— Start of Data shown —

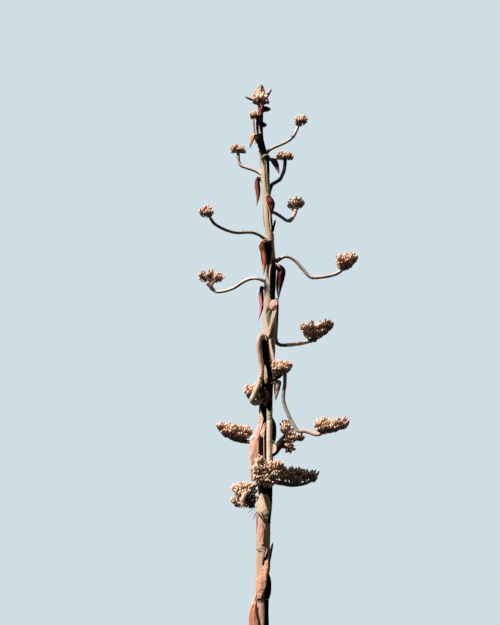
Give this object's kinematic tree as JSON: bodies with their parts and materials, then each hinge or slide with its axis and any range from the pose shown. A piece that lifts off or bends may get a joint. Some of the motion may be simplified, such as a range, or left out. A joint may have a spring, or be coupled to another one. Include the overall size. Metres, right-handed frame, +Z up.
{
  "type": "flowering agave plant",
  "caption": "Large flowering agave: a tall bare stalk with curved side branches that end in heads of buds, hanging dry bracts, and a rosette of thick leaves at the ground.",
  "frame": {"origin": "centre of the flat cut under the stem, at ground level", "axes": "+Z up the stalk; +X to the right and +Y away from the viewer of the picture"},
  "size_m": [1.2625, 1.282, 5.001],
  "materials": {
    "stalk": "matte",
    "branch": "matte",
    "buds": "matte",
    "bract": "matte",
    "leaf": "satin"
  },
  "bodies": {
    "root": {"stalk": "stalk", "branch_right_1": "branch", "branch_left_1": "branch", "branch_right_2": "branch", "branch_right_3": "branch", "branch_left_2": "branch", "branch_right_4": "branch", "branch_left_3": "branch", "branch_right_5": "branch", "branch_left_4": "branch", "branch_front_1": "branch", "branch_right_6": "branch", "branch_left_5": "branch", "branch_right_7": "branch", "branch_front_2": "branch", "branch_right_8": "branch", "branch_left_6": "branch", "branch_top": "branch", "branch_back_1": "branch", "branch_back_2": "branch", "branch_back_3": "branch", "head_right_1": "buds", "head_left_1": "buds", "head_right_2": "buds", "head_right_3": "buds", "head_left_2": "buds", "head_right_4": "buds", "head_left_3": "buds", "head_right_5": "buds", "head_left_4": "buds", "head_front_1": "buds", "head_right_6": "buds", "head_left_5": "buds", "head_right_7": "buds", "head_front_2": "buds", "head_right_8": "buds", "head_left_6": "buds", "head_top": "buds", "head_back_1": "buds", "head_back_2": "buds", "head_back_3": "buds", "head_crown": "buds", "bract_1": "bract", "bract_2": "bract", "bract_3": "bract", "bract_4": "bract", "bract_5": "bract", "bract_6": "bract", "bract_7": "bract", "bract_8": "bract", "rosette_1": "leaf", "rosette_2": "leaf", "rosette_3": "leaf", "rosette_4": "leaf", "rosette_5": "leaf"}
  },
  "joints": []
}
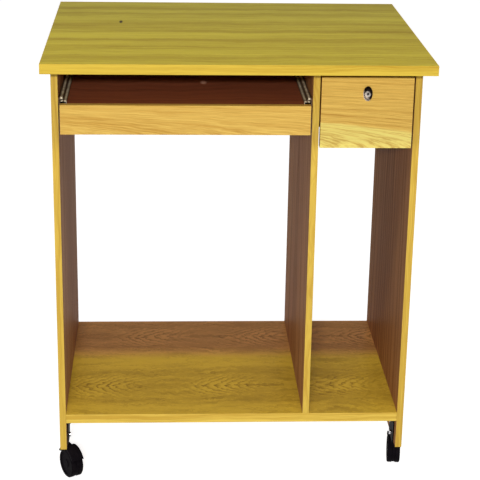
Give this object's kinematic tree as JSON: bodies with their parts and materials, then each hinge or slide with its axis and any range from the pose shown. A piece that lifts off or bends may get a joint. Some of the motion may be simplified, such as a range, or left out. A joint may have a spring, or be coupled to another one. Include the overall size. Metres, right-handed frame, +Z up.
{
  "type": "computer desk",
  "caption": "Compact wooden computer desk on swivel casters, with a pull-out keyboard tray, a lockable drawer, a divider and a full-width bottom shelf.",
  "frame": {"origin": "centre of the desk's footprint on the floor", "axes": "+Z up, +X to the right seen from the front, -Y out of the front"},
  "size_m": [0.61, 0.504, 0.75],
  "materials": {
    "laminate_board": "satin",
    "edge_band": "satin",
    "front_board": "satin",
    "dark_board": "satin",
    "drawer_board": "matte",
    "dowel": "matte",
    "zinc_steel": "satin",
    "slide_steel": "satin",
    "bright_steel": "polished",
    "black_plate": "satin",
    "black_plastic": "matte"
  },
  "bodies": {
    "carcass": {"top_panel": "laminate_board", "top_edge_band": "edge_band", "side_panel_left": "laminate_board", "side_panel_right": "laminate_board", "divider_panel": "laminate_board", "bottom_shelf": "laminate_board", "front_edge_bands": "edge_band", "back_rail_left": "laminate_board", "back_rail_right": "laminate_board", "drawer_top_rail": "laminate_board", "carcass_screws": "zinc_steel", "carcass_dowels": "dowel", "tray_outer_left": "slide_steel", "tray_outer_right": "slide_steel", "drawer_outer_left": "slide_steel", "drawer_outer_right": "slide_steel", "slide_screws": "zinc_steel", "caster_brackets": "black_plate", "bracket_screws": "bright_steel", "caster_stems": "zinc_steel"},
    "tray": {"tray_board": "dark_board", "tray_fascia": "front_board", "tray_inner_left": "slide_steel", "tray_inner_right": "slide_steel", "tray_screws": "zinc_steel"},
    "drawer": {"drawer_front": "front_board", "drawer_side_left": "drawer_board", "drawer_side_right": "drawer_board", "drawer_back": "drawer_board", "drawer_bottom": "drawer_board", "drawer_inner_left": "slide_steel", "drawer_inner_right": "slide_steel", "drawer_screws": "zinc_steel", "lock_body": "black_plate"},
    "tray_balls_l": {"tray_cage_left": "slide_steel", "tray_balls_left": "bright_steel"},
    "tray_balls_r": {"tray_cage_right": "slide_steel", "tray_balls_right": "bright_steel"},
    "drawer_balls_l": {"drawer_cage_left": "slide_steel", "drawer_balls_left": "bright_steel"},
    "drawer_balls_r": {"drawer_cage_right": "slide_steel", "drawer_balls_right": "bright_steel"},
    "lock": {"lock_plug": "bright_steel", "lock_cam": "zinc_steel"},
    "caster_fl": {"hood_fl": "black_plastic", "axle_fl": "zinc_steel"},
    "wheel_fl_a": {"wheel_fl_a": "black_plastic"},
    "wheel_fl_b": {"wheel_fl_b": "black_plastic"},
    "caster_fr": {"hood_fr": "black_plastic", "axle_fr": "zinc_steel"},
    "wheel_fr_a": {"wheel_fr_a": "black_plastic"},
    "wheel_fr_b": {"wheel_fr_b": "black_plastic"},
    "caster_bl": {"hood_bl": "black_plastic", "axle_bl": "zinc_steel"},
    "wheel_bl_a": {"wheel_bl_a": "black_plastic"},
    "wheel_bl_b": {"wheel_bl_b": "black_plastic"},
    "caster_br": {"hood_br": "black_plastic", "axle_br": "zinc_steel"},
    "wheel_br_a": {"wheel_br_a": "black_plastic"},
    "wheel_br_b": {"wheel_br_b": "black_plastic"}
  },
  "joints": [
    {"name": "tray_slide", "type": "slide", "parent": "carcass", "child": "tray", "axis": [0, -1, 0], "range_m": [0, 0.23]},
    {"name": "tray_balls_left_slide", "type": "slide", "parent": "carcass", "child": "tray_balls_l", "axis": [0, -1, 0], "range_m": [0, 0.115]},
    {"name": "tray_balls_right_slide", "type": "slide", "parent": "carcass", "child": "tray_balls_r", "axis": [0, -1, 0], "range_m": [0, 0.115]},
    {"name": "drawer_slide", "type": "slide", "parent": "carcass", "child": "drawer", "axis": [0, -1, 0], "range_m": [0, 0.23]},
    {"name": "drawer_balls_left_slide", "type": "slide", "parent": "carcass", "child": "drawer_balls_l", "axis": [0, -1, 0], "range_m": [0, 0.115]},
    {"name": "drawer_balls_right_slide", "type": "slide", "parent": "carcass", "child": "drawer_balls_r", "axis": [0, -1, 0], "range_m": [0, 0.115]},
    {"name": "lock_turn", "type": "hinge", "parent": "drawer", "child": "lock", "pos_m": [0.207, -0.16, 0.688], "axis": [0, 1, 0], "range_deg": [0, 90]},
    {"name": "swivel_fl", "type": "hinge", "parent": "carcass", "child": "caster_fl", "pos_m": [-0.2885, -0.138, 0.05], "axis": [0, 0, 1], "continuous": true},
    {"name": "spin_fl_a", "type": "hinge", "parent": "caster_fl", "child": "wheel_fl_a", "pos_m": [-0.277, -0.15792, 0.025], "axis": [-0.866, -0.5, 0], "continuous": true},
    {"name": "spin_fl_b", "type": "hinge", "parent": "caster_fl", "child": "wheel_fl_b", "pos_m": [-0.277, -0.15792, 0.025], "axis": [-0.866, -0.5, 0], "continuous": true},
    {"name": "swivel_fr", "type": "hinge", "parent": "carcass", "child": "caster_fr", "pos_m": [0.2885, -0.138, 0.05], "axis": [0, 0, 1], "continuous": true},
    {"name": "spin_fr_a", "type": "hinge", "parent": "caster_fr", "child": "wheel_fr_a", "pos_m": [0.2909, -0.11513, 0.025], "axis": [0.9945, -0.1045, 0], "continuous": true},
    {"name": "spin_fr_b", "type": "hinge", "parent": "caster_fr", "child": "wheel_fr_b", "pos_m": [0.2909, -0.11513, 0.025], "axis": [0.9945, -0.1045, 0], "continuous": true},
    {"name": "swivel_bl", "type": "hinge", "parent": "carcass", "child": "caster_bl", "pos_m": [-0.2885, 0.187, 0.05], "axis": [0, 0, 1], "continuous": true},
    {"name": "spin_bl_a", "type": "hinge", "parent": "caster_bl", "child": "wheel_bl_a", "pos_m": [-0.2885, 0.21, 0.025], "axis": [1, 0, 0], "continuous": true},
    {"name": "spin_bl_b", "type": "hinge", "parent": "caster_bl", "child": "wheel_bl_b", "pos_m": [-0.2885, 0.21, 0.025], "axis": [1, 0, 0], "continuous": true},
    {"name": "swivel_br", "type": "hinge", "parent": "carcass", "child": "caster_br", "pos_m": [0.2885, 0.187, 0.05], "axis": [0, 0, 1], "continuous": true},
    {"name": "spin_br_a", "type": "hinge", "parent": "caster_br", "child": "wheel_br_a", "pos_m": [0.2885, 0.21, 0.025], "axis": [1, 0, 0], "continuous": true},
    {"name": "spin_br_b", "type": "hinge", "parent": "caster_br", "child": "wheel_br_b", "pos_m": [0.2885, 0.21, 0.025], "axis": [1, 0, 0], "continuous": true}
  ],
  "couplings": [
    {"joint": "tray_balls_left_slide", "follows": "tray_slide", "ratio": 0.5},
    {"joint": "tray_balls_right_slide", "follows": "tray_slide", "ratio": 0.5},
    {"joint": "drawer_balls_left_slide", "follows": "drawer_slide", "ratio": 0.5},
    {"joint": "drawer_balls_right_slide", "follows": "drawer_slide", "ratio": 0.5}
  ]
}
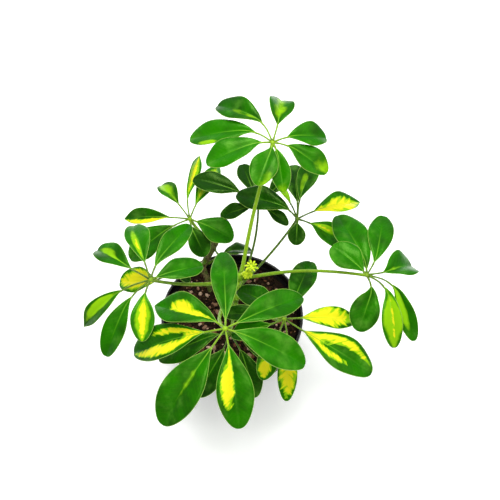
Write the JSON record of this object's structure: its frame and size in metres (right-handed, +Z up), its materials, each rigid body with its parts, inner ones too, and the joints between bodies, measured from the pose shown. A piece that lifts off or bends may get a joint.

— End of Data shown —

Short exercise
Which lines in the data above contain "joints"? Show each one.

Problem solution
  "joints": []
  "joints": [
Write the JSON record of this object's structure: its frame and size in metres (right-handed, +Z up), its materials, each rigid body with its parts, inner ones too, and the joints between bodies, measured from the pose shown. A piece that lifts off or bends may get a joint.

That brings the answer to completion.